◆ TASK INPUT ◆
====

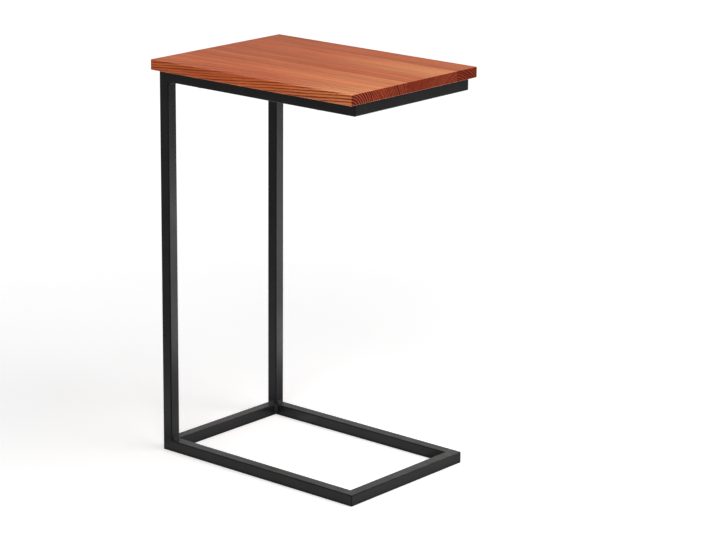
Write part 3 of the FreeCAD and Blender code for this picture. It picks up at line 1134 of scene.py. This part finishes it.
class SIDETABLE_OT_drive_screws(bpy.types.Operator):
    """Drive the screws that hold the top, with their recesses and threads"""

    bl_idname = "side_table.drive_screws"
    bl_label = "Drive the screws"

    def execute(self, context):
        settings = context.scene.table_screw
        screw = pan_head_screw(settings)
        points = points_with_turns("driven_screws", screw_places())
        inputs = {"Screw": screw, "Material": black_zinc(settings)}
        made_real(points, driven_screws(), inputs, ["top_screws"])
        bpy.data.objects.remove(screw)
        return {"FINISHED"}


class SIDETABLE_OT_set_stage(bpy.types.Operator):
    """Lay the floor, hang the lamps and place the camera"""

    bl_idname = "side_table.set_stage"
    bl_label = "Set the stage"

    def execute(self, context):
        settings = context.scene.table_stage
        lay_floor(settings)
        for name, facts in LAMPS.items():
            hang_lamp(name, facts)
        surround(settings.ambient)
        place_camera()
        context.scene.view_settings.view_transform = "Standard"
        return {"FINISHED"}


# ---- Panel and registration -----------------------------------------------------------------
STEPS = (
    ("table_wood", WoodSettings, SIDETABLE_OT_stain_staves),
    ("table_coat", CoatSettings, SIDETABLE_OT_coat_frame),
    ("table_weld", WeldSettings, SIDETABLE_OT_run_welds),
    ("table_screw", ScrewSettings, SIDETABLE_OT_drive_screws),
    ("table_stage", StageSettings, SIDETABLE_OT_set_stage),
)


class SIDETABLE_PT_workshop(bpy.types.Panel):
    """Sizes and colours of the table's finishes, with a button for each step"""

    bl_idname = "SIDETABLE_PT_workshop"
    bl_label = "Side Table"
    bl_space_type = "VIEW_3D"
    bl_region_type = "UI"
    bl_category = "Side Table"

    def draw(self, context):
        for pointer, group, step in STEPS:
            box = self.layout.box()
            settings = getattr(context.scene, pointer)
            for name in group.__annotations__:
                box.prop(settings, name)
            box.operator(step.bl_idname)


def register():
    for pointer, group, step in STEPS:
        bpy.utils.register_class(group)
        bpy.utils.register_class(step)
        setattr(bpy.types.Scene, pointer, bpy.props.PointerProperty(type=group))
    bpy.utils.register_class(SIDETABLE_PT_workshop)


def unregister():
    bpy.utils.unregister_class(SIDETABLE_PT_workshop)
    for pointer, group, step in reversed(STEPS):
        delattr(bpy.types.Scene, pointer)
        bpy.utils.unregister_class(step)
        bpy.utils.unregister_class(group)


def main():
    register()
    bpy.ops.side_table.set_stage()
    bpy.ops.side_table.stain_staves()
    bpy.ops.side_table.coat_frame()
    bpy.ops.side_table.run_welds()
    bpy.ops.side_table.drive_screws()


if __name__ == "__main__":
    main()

====

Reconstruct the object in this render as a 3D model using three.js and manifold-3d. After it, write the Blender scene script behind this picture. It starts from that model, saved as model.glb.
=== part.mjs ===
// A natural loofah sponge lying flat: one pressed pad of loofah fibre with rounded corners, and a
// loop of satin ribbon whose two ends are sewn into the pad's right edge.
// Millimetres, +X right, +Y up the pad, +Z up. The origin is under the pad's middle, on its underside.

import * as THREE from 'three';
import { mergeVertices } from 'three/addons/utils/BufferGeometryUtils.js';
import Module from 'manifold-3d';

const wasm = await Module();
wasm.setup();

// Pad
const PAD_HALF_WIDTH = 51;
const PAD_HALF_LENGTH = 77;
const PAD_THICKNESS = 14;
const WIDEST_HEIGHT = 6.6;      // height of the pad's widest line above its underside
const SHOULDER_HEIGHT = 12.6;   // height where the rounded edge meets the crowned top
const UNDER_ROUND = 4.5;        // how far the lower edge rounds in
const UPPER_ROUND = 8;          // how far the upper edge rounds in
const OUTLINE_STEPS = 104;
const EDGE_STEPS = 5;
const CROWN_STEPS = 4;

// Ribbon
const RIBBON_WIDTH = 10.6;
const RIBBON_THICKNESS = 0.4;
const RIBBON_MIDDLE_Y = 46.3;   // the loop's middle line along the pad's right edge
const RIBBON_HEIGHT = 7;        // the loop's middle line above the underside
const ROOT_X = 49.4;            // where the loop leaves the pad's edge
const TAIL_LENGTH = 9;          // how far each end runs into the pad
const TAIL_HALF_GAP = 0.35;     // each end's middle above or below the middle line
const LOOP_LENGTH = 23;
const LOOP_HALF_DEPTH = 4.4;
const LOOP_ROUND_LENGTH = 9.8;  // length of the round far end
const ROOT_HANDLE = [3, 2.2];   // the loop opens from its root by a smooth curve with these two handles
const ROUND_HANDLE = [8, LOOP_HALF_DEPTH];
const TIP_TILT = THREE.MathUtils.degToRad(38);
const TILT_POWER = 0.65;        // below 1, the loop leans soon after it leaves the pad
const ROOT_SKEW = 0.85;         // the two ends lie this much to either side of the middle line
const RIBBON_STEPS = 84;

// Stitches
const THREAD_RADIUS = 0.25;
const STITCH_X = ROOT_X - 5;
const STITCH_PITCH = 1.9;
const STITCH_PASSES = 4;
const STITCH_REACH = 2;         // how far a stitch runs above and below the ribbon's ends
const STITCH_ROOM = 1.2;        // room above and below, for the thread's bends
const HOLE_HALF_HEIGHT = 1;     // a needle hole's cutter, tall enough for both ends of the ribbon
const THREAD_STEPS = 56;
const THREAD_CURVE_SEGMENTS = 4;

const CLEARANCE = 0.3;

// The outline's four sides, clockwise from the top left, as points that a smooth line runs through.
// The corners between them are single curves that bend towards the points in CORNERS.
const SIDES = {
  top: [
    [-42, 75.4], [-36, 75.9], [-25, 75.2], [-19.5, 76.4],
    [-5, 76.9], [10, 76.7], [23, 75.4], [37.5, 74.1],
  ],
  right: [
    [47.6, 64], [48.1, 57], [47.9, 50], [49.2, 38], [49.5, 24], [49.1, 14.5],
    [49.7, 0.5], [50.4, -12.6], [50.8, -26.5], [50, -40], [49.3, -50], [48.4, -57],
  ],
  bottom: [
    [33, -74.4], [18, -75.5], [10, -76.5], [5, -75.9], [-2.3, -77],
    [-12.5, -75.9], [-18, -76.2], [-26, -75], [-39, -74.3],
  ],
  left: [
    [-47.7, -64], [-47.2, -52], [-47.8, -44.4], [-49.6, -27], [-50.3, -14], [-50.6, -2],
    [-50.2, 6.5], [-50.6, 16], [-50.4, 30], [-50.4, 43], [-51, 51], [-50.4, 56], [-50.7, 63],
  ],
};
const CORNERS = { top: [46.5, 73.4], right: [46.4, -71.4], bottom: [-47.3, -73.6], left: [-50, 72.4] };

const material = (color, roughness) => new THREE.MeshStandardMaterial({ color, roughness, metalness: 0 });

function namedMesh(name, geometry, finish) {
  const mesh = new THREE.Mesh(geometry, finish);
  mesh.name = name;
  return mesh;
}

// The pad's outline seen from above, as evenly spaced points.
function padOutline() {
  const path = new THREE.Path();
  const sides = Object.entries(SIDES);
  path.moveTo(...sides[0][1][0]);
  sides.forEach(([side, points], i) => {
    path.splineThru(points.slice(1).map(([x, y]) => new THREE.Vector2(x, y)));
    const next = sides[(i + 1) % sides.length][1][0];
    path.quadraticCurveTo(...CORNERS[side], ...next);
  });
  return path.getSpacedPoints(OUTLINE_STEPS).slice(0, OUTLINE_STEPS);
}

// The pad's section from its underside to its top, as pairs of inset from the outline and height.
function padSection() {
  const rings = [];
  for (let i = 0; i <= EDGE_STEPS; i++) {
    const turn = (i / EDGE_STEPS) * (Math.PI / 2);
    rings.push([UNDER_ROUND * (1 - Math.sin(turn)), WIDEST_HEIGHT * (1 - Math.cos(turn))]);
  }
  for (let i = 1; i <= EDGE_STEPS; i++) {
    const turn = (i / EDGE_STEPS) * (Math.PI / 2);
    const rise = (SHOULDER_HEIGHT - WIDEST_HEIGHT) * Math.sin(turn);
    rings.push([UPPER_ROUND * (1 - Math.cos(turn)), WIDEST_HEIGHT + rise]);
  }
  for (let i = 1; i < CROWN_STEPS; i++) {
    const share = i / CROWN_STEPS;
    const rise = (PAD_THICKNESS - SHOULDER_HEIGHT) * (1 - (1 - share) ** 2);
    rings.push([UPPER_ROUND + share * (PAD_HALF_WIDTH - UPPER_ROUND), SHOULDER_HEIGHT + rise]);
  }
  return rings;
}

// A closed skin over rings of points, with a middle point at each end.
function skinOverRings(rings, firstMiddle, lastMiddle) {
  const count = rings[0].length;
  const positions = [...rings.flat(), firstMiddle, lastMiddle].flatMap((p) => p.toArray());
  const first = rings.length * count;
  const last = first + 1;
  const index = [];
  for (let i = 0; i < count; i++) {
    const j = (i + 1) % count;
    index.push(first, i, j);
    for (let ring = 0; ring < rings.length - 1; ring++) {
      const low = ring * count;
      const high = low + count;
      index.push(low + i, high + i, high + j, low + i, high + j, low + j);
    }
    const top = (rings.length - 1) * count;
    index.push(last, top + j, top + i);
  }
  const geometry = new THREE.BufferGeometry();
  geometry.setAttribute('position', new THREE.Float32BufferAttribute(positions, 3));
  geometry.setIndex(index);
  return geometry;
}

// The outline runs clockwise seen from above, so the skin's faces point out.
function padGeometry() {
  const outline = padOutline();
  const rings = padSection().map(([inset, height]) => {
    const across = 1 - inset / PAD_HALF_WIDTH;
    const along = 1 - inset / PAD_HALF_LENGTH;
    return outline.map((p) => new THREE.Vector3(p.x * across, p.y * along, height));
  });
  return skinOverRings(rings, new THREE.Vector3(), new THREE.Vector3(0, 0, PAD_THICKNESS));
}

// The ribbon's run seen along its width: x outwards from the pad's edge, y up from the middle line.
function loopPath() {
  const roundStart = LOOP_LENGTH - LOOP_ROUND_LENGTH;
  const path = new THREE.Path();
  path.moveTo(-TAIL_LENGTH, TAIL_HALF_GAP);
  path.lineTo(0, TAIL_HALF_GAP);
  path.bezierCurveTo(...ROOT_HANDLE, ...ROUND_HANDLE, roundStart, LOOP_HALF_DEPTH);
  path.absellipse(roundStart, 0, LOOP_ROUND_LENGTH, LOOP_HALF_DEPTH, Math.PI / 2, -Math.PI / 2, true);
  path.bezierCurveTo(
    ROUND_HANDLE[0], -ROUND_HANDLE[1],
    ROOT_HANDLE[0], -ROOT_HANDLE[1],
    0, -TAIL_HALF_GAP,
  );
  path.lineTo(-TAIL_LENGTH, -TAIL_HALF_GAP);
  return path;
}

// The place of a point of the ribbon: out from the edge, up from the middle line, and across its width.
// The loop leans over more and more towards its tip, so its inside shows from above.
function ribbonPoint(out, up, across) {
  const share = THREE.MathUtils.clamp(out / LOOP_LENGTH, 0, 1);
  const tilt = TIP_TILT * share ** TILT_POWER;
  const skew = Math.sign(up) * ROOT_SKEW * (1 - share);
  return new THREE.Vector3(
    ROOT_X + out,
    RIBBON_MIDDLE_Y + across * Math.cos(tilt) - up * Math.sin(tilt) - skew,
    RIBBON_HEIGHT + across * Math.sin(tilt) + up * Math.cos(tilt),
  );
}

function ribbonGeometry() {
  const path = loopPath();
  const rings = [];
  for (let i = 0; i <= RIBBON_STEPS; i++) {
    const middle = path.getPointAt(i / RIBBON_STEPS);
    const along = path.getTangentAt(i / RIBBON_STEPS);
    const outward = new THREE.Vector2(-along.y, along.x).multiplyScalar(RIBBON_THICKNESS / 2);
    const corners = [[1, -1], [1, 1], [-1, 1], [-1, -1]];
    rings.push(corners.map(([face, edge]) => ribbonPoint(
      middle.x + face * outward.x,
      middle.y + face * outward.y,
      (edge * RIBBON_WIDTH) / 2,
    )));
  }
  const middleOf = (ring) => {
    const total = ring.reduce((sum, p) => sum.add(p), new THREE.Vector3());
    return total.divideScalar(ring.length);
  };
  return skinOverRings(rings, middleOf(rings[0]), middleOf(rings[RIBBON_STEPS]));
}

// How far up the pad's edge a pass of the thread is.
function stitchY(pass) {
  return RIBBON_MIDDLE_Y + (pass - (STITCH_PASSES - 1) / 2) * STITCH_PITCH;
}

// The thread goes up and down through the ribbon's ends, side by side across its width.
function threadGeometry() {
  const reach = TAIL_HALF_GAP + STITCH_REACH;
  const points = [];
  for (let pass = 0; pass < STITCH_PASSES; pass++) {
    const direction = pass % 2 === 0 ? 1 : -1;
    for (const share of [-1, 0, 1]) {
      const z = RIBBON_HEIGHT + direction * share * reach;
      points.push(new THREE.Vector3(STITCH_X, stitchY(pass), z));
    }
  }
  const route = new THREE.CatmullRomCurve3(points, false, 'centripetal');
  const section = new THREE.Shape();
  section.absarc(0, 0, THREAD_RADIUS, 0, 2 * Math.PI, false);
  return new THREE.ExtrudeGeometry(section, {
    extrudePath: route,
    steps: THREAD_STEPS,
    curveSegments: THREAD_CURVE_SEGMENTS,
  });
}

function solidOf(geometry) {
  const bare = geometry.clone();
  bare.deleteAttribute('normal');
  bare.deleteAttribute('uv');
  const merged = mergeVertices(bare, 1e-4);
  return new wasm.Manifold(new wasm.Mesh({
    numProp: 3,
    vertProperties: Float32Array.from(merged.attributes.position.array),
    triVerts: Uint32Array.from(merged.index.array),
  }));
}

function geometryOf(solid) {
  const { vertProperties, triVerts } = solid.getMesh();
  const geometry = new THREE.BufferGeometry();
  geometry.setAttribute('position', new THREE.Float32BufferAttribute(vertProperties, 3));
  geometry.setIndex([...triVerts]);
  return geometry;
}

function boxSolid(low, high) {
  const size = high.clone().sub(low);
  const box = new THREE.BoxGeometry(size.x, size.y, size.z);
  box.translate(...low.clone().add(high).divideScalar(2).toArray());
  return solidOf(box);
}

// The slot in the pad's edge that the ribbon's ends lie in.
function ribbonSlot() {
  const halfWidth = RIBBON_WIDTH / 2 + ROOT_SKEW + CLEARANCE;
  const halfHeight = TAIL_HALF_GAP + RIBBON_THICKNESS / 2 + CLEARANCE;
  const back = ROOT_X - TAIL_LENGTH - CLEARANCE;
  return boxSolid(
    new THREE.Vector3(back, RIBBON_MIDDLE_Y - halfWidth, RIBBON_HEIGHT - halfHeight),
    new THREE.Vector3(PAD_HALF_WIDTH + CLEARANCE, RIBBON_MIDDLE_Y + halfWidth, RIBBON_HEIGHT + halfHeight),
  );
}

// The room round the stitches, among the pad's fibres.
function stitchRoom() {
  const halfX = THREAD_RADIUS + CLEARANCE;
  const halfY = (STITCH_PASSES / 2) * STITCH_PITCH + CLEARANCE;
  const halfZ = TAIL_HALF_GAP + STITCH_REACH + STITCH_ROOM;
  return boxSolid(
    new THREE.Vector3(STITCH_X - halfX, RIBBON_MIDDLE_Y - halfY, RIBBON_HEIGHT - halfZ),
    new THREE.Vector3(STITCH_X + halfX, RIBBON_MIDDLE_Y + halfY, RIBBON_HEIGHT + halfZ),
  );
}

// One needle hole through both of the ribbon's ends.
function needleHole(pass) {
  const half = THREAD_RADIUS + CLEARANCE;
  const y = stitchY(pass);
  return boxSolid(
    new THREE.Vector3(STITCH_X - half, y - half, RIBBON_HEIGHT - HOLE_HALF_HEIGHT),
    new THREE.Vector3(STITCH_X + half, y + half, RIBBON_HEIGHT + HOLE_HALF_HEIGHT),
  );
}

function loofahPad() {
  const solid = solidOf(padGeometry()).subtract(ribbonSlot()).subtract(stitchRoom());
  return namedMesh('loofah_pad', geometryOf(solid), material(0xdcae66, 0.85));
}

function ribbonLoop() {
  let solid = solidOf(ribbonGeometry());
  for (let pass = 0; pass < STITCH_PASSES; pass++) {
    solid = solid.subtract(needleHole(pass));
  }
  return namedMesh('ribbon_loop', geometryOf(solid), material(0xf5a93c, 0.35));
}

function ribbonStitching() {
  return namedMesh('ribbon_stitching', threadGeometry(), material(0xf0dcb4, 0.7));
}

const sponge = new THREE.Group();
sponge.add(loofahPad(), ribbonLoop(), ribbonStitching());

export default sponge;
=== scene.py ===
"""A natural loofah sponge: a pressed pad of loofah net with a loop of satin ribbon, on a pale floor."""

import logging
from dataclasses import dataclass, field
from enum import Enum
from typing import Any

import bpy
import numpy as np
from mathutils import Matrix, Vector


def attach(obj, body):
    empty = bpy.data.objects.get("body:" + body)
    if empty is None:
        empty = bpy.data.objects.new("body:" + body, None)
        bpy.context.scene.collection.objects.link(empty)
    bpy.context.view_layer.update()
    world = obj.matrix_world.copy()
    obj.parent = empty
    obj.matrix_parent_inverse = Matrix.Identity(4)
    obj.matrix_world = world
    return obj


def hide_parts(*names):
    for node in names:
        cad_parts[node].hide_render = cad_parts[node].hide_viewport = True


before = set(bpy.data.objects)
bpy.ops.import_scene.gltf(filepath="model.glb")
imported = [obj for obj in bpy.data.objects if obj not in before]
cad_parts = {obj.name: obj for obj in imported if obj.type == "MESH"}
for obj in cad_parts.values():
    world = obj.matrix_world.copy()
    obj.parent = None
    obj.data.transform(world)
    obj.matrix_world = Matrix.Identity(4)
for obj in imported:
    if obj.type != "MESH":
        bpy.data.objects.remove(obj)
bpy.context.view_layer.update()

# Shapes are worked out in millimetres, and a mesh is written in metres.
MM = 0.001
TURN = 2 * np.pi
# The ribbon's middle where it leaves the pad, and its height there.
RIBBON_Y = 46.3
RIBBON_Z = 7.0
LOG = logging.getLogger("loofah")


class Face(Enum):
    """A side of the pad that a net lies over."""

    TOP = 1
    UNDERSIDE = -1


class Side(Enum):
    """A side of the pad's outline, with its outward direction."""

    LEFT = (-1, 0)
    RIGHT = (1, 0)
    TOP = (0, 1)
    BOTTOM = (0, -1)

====

◆ WORK TO BE COMPLETED ◆
Out of the material above, gather each line where "Blender" appears.

◆ COMPLETED TASK ◆
Write part 3 of the FreeCAD and Blender code for this picture. It picks up at line 1134 of scene.py. This part finishes it.
Reconstruct the object in this render as a 3D model using three.js and manifold-3d. After it, write the Blender scene script behind this picture. It starts from that model, saved as model.glb.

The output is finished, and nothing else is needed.